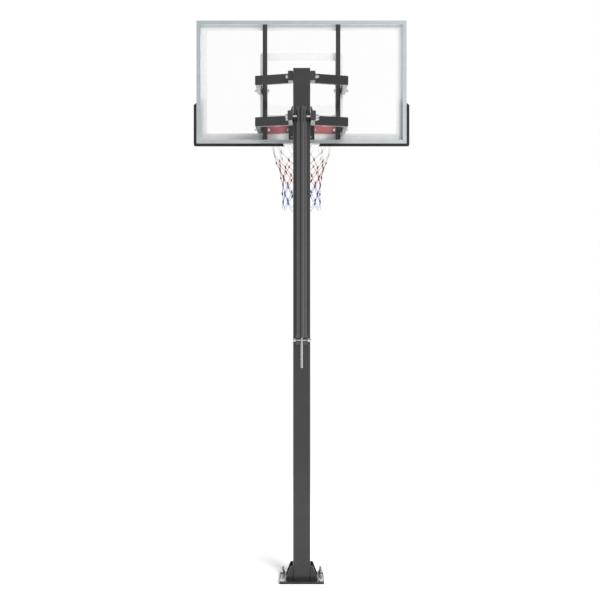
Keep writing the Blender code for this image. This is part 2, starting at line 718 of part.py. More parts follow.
def make_foot(steel, zinc):
    """A U-shaped bracket on the pole's back, and the bolt that the jack's foot swings on."""
    inner = BRACKET_INNER_WIDTH / 2
    outer = inner + BRACKET_THICKNESS
    root = -POLE_HALF - GAP
    tip = FOOT_PIN_Y - BRACKET_OVERHANG
    outline = (
        (-outer, root),
        (-outer, tip),
        (-inner, tip),
        (-inner, root - BRACKET_THICKNESS),
        (inner, root - BRACKET_THICKNESS),
        (inner, tip),
        (outer, tip),
        (outer, root),
    )
    half_height = BRACKET_HEIGHT / 2
    rings = [at_height(outline, FOOT_PIN_Z + z) for z in (-half_height, half_height)]
    bracket = loft("jack_foot_bracket", rings, steel)
    hole = [(0.0, FOOT_PIN_Y, FOOT_PIN_Z)]
    drill(bracket, "foot_pin_cutter", hole, TO_X, FOOT_PIN_RADIUS + GAP, 4 * outer)
    head = (FOOT_NUT_SIZE, BOLT_HEAD_HEIGHT)
    length = 2 * outer + 2 * GAP + NUT_HEIGHT + BOLT_TAIL
    start = (-outer - GAP, FOOT_PIN_Y, FOOT_PIN_Z)
    bolt("jack_foot_bolt", start, TO_X, length, FOOT_PIN_RADIUS, *head, zinc)
    end = (outer + GAP, FOOT_PIN_Y, FOOT_PIN_Z)
    nut("jack_foot_nut", end, TO_X, FOOT_PIN_RADIUS, FOOT_NUT_SIZE, NUT_HEIGHT, zinc)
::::
— WORK TO COMPLETE —
Extract all of the data shown above without alteration.

— WRITTEN SOLUTION —
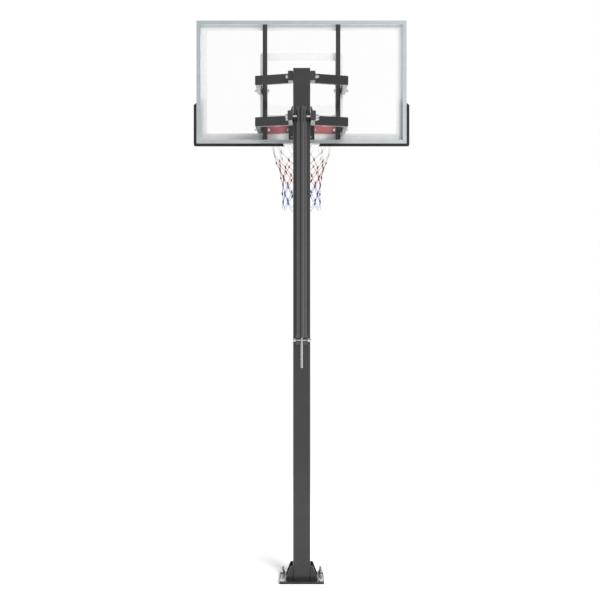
Keep writing the Blender code for this image. This is part 2, starting at line 718 of part.py. More parts follow.
def make_foot(steel, zinc):
    """A U-shaped bracket on the pole's back, and the bolt that the jack's foot swings on."""
    inner = BRACKET_INNER_WIDTH / 2
    outer = inner + BRACKET_THICKNESS
    root = -POLE_HALF - GAP
    tip = FOOT_PIN_Y - BRACKET_OVERHANG
    outline = (
        (-outer, root),
        (-outer, tip),
        (-inner, tip),
        (-inner, root - BRACKET_THICKNESS),
        (inner, root - BRACKET_THICKNESS),
        (inner, tip),
        (outer, tip),
        (outer, root),
    )
    half_height = BRACKET_HEIGHT / 2
    rings = [at_height(outline, FOOT_PIN_Z + z) for z in (-half_height, half_height)]
    bracket = loft("jack_foot_bracket", rings, steel)
    hole = [(0.0, FOOT_PIN_Y, FOOT_PIN_Z)]
    drill(bracket, "foot_pin_cutter", hole, TO_X, FOOT_PIN_RADIUS + GAP, 4 * outer)
    head = (FOOT_NUT_SIZE, BOLT_HEAD_HEIGHT)
    length = 2 * outer + 2 * GAP + NUT_HEIGHT + BOLT_TAIL
    start = (-outer - GAP, FOOT_PIN_Y, FOOT_PIN_Z)
    bolt("jack_foot_bolt", start, TO_X, length, FOOT_PIN_RADIUS, *head, zinc)
    end = (outer + GAP, FOOT_PIN_Y, FOOT_PIN_Z)
    nut("jack_foot_nut", end, TO_X, FOOT_PIN_RADIUS, FOOT_NUT_SIZE, NUT_HEIGHT, zinc)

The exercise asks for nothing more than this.